• _TASK GOAL_
In the records below, find the line containing "What build123d script" and the line containing "vinyl transit caps."; please repeat exactly the lines from one to the other, both included, and nothing more.

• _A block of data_
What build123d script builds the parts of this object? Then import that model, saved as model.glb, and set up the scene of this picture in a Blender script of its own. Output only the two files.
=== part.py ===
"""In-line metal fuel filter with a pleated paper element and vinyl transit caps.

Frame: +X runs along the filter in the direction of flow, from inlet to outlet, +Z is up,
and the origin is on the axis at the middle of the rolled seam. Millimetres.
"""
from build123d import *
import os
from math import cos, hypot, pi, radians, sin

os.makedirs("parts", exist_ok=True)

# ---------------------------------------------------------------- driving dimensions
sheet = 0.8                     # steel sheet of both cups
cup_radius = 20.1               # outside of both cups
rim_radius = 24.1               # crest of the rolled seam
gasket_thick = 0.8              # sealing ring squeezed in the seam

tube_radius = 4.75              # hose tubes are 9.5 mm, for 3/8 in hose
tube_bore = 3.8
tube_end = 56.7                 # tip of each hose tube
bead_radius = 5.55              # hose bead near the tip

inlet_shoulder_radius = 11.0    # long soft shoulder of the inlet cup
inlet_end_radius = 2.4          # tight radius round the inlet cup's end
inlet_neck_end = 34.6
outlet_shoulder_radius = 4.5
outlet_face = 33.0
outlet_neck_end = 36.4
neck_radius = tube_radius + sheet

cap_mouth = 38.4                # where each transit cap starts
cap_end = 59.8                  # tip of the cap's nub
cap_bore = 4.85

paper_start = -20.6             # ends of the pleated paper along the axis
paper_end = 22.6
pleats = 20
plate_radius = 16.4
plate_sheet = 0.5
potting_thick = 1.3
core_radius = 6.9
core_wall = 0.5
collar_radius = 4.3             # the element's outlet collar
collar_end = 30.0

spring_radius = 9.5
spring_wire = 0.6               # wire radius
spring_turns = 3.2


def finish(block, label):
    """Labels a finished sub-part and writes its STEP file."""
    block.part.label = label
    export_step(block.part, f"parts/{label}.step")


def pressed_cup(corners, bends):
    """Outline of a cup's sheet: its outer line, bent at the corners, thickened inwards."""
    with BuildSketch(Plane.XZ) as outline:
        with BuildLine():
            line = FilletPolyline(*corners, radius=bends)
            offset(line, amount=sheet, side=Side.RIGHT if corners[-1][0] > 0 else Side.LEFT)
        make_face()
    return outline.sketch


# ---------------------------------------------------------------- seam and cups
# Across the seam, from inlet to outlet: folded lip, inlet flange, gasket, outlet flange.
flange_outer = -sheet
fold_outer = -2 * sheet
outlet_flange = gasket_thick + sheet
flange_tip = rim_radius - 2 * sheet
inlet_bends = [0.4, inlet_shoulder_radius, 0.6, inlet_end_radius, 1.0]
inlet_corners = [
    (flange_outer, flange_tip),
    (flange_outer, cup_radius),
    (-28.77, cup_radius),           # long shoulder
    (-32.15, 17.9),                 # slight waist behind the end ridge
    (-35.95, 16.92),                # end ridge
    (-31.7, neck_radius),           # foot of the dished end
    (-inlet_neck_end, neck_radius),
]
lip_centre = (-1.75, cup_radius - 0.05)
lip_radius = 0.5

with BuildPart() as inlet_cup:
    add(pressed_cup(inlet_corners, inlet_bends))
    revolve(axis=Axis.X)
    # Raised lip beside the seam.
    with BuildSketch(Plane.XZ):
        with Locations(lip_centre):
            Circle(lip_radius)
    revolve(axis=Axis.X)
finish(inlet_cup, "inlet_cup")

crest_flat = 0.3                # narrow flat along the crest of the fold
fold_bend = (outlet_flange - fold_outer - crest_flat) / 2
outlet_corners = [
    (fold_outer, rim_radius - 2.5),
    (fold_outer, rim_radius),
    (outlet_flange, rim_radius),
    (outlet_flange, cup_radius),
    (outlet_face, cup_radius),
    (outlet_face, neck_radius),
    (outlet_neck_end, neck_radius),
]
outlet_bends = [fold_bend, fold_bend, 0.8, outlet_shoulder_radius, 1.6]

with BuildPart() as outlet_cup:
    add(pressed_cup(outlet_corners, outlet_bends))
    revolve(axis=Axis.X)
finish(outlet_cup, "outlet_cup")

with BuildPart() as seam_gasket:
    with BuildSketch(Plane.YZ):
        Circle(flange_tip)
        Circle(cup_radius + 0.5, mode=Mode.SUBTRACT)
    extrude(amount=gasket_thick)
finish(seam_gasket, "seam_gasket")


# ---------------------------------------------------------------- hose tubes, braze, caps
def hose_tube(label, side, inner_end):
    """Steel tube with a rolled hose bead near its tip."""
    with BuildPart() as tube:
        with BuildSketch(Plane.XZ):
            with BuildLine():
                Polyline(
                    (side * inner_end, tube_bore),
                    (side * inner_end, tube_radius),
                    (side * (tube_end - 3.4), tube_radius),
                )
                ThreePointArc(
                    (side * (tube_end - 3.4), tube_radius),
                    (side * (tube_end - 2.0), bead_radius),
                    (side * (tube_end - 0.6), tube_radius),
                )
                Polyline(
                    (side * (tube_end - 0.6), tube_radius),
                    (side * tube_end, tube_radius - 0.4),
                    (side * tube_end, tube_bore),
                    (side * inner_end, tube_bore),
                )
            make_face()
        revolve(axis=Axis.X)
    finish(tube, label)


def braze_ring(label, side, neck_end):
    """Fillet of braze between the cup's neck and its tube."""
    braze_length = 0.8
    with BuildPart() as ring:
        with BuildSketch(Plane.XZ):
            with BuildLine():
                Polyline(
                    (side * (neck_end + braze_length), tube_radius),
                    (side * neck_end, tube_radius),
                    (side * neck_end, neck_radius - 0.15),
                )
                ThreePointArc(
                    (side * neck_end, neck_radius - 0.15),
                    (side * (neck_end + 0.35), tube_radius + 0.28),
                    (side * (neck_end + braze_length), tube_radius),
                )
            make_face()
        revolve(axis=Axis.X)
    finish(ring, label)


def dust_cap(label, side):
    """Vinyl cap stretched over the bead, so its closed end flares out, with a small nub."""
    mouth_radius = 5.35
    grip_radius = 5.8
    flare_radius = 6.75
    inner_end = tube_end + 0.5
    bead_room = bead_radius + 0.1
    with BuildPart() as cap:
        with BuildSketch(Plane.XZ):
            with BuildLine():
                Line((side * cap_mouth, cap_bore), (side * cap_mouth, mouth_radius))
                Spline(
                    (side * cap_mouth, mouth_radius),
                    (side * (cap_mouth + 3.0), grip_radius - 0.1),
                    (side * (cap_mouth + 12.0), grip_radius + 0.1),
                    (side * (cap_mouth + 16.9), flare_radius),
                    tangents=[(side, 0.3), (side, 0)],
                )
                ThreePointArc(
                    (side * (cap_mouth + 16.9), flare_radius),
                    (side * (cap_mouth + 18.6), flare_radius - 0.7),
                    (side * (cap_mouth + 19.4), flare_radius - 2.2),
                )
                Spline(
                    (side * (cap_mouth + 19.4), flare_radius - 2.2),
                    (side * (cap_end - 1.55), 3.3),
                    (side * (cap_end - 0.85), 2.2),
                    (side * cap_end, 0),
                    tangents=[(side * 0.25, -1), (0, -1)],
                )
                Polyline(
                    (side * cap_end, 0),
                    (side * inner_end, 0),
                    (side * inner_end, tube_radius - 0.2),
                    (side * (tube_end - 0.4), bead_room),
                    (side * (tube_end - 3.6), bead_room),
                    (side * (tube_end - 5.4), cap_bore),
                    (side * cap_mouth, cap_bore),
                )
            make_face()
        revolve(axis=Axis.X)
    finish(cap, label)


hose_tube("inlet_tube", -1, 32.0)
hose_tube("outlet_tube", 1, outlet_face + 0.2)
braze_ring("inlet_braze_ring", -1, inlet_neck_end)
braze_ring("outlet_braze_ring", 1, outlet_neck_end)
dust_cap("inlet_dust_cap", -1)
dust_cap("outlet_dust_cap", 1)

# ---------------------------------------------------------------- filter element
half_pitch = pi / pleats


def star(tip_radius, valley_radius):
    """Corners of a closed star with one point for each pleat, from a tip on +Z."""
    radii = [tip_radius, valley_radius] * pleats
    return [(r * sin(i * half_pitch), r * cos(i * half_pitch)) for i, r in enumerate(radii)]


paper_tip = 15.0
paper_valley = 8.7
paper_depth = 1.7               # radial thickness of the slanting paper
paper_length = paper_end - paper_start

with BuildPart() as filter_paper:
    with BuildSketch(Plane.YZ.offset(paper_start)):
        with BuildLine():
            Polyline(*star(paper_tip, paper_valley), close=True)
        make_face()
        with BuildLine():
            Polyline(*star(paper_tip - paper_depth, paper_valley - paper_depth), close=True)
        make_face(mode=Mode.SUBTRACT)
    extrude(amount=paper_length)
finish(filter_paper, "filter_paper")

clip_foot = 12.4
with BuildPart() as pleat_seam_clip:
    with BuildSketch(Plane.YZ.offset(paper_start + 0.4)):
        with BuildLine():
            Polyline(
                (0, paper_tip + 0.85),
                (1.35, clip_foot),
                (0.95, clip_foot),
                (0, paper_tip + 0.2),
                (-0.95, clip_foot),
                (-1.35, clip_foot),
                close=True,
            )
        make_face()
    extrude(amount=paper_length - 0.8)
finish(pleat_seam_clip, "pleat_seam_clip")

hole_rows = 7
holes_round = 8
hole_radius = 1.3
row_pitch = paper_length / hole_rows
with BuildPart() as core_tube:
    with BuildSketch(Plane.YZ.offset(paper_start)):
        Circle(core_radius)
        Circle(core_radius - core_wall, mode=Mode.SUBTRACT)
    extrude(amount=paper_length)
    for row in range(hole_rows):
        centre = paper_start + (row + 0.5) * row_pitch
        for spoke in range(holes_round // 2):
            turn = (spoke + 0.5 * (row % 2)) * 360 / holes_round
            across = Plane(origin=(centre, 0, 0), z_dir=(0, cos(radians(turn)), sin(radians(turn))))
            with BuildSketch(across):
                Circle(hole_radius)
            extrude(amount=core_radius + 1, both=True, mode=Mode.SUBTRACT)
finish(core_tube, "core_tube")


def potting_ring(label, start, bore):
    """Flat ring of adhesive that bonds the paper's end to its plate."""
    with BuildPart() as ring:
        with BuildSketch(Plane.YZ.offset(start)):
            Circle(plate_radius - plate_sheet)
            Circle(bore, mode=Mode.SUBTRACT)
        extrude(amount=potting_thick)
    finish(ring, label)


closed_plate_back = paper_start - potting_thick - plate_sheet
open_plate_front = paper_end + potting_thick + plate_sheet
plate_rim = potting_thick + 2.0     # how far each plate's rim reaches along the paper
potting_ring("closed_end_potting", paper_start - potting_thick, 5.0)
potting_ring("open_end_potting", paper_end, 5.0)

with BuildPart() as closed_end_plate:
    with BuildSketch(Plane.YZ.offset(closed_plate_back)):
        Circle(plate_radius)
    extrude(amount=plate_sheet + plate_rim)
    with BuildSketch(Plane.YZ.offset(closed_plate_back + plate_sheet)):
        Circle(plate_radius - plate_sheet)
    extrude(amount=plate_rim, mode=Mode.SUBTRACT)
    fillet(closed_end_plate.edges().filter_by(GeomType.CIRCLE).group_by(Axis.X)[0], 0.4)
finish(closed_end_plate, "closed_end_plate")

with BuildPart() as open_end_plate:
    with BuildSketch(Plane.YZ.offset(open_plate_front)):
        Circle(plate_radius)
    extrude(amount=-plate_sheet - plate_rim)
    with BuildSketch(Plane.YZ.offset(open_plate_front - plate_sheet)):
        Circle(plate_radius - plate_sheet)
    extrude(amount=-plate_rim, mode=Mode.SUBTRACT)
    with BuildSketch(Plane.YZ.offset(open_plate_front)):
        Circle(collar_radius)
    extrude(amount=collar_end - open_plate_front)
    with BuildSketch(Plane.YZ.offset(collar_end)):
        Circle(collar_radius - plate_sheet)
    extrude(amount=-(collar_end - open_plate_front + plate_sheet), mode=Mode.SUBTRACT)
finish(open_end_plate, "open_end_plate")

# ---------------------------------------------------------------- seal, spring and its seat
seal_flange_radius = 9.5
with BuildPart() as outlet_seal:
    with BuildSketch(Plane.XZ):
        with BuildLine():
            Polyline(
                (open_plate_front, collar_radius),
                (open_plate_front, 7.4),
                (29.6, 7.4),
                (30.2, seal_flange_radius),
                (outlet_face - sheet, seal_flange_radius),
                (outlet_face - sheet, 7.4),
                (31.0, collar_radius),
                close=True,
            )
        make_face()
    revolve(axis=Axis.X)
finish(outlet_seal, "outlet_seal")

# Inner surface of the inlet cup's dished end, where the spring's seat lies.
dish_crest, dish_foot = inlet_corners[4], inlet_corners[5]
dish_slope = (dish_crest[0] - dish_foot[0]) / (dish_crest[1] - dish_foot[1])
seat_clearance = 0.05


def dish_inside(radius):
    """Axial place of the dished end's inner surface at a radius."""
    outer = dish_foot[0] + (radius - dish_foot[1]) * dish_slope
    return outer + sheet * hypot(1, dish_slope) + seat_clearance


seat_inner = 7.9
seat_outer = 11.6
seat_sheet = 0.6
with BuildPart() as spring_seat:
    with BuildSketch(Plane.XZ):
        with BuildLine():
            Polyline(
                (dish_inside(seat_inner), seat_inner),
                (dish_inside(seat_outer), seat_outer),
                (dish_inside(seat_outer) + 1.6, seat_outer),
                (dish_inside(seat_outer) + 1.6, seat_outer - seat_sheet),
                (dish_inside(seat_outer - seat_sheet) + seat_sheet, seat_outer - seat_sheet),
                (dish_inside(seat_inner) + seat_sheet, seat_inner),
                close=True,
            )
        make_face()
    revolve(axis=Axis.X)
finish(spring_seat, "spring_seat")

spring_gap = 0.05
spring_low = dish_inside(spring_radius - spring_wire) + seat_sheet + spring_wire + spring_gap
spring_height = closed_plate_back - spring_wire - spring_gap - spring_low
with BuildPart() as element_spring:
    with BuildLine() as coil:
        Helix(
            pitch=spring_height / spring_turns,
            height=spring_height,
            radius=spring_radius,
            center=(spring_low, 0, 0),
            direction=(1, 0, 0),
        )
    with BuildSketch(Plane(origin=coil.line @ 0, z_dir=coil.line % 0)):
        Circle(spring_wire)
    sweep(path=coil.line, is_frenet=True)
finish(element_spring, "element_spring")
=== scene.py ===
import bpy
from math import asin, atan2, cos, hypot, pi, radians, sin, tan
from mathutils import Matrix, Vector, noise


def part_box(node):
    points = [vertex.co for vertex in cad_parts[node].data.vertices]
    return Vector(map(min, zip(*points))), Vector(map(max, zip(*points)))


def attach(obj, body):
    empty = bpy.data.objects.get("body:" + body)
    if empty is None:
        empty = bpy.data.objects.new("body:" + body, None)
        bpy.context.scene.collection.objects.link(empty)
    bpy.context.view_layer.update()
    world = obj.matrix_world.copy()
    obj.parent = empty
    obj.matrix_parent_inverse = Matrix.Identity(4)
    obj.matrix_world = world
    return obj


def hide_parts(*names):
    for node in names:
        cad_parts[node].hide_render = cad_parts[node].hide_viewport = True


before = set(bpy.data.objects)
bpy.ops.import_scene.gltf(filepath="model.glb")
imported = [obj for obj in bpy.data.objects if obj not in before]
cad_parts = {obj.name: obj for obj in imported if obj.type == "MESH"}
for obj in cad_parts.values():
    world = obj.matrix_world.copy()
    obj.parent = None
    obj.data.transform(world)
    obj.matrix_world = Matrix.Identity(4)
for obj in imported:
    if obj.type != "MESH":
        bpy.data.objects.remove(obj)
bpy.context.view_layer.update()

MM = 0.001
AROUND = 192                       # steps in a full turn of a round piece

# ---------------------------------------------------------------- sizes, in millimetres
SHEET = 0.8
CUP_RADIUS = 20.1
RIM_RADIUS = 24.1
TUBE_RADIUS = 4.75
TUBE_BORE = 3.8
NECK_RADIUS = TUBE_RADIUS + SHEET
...
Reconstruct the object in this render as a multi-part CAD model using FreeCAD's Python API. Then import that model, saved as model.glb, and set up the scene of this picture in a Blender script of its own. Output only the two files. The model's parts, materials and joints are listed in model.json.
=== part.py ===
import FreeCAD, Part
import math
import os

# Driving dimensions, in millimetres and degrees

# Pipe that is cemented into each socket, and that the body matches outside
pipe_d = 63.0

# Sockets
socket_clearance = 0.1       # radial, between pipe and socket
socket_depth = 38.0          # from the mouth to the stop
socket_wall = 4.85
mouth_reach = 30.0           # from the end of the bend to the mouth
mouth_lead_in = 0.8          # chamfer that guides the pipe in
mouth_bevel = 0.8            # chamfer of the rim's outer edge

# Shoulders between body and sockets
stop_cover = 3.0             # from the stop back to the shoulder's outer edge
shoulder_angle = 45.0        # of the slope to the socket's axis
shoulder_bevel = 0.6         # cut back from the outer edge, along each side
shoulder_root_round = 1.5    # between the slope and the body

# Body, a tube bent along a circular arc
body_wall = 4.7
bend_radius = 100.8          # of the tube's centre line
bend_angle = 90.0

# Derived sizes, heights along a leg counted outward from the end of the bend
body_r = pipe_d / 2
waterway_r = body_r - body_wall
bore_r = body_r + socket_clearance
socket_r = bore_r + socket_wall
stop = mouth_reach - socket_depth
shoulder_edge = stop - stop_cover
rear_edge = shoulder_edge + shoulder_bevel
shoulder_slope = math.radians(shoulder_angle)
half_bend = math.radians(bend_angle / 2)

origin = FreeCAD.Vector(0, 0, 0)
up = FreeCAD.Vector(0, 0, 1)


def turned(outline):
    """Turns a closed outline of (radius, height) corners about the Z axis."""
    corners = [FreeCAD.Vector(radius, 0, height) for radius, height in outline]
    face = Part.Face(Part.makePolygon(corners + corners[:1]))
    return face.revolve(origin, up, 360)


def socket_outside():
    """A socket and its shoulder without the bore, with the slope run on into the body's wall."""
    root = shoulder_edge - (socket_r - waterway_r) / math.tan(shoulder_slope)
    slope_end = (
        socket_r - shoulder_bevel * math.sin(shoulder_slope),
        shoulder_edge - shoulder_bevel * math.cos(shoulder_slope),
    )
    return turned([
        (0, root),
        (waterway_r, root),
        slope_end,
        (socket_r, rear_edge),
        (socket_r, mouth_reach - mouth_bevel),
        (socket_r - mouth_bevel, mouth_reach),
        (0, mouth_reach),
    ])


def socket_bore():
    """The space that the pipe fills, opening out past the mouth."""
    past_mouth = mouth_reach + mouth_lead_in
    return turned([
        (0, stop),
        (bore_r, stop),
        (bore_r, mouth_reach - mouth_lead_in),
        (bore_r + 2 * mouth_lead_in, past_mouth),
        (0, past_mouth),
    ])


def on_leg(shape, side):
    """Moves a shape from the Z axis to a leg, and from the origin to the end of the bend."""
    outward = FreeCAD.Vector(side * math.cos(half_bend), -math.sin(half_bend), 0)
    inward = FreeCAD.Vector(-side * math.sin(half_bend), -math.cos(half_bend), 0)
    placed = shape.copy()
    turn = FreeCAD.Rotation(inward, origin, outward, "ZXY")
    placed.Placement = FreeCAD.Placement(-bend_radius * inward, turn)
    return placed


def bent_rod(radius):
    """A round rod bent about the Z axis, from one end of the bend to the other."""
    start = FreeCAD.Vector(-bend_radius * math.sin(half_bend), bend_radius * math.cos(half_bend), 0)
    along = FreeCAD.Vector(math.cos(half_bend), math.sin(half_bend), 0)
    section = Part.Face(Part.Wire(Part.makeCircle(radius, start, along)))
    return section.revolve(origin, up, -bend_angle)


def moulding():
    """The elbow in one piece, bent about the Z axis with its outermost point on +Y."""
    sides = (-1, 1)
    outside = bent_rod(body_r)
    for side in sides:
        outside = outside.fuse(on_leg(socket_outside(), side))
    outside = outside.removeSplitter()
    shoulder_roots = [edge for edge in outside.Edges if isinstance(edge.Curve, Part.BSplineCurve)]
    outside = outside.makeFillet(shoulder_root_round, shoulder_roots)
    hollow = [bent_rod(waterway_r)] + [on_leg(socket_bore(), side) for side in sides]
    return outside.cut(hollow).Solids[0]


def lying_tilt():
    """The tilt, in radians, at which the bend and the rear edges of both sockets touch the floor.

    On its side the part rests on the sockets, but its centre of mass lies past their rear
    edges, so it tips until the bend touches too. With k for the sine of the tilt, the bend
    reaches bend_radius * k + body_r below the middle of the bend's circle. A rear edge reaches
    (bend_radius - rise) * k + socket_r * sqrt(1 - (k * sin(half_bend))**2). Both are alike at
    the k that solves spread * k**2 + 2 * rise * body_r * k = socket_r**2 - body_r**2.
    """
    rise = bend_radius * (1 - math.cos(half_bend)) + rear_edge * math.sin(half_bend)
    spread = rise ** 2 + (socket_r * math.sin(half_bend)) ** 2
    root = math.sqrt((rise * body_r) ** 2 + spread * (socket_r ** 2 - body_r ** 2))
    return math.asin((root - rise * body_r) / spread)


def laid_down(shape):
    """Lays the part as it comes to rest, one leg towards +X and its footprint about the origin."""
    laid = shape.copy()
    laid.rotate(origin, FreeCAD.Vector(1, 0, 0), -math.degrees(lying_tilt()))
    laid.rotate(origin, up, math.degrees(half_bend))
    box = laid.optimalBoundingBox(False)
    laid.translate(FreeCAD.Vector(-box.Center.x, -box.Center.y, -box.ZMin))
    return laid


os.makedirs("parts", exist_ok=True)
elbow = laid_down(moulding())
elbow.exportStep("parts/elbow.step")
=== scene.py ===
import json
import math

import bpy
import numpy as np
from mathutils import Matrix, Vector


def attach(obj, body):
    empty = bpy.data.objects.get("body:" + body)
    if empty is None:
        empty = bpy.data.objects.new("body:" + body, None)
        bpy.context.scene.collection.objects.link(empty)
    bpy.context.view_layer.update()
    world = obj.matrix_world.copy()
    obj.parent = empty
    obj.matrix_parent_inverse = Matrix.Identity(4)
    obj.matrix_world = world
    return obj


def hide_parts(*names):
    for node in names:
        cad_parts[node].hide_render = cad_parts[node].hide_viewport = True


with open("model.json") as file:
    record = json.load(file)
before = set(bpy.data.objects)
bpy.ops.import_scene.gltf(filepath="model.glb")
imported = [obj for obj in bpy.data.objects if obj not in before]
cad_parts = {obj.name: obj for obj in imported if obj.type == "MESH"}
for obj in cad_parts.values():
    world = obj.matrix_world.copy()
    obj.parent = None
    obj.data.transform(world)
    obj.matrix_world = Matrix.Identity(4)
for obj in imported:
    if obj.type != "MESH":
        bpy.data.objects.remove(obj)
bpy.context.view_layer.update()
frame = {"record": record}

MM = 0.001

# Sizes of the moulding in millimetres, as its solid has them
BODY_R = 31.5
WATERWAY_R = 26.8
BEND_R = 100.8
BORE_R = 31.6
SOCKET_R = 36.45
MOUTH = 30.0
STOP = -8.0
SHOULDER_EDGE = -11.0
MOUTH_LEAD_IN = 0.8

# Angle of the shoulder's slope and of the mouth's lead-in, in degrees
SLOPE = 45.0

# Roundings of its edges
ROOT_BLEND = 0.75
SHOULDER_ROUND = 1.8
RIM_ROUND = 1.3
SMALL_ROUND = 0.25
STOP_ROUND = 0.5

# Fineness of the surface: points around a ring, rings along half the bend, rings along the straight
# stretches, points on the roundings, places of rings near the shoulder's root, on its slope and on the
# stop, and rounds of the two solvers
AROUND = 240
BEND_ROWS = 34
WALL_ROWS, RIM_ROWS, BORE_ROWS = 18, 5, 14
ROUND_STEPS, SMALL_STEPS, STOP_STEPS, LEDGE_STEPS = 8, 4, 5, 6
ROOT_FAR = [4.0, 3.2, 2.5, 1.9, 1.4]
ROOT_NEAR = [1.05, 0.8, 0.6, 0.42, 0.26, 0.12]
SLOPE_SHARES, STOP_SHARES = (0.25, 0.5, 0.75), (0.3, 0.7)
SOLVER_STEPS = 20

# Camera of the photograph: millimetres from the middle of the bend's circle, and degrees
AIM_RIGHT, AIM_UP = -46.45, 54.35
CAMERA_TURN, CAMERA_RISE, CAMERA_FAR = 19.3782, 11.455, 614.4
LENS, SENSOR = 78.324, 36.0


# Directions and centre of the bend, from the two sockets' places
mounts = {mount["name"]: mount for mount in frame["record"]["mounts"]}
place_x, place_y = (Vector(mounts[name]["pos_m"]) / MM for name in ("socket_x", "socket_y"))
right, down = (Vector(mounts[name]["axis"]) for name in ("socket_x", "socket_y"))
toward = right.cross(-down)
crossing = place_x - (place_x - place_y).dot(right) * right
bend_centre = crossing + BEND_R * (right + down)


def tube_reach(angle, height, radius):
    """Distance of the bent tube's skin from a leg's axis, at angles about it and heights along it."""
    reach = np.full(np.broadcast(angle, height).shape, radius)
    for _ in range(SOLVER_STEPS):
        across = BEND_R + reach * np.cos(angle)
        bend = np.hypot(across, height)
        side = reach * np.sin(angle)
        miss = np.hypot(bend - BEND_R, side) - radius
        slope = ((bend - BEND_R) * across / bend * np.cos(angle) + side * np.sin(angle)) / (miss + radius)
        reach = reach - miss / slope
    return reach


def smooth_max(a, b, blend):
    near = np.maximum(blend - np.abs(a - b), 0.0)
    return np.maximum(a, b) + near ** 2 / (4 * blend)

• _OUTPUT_
What build123d script builds the parts of this object? Then import that model, saved as model.glb, and set up the scene of this picture in a Blender script of its own. Output only the two files.
=== part.py ===
"""In-line metal fuel filter with a pleated paper element and vinyl transit caps.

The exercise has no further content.